One artist had his life changed by the tour. That would be Ragouzeos, who five years ago was nearing the end of a long career as a professor of studio art, design and calligraphy at a college in Pennsylvania.

“My wife and I saw the house and the tour and the general store one day while we were cruising around, scouting the area out for when we retire,” Ragouzeos said. “We thought, ‘We could live here. This is a good place.’ So we bought this house and moved.”

Ragouzeos does large — sometimes 8-feet by 10-feet — emotionally powerful black and white India ink drawings on a special printing industry paper made by the Yupo Corporation.

“I found the paper really intriguing,” he said. “It doesn’t get wet so it doesn’t buckle. It doesn’t even absorb ink. The good and the bad is the same: it doesn’t absorb ink. I use waterproof India ink, so I can scratch it off or use ammonia to dissolve the ink so I can erase. I’m married to this medium now. It does well for me. I’m not a good colorist. I’m better with values: black and white  I’m sloppy in my life and in my work, and I like to see the activity of the work - so a lot of the work has remnants of splashing.”

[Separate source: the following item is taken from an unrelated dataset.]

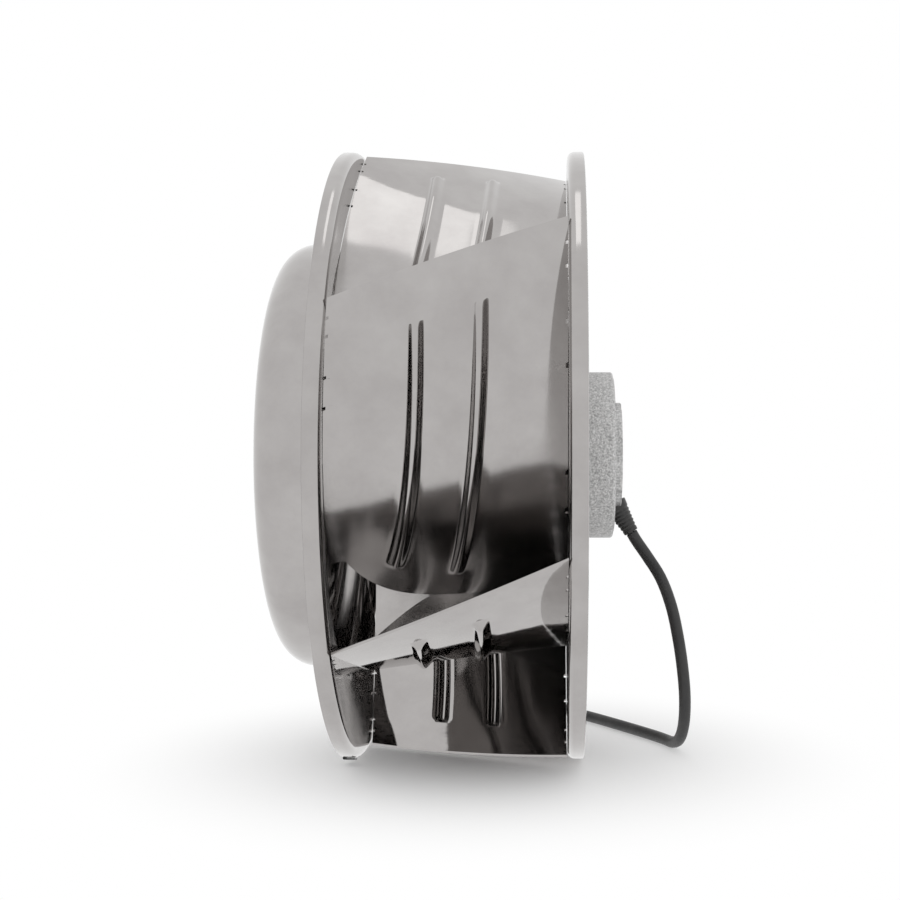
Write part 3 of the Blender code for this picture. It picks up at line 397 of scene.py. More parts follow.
def bead_columns(row_share, cut):
    """Places across the blade at one row, each with the share of the bead's height there."""
    columns = []
    low = back_plate_x - seat_gap - cut["back"]
    for offset in bead_offsets:
        centre = back_plate_x - offset - bead_drift * row_share ** bead_drift_curve
        start = centre + bead_width / 2
        columns += [(low + (start - low) * step / gap_steps, 0.0) for step in range(gap_steps)]
        for step in range(bead_steps + 1):
            side = 0.5 - step / bead_steps
            height = smooth_step(0.5 - abs(side), 0.0, 0.5 - bead_flat)
            columns.append((centre + side * bead_width, height))
        low = centre - bead_width / 2
    far_radius = blade_radius(back_plate_x - outlet_width, row_share)
    far = shroud_face_x(far_radius) + seat_gap + cut["shroud"]
    steps = shroud_side_steps
    return columns + [(low + (far - low) * step / steps, 0.0) for step in range(1, steps + 1)]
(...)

Ragouzeos has sold work at the Four Columns Inn, and he will have smaller work to sell on the weekend of the tour.

“I always sell on the Rock River weekend,” he said. “I don’t have a gallery any more. But I’m retired and living off my retirement plan and Social Security. Sales are good. But most important, I’m making work I really like.”

Flowers and art

Tucked into a flower-drenched meadow by the river, Welch and Sandes have decorated their house so it looks like one of their artworks- flower-filled, dramatic, endlessly decorative, colorful and ravishingly beautiful. Sandes paints. Welch collages. Their work hangs everywhere.

Welch and Sandes are founding members of the Rock River Artists group.

“It’s such a mixed bag, our group,” Welch said. “Why are there so many artists here? Because it’s a nice place to live. It’s not super expensive and there are varied people. It’s a little bit scruffy, but it doesn’t have an impoverished quality. There’s a society here.”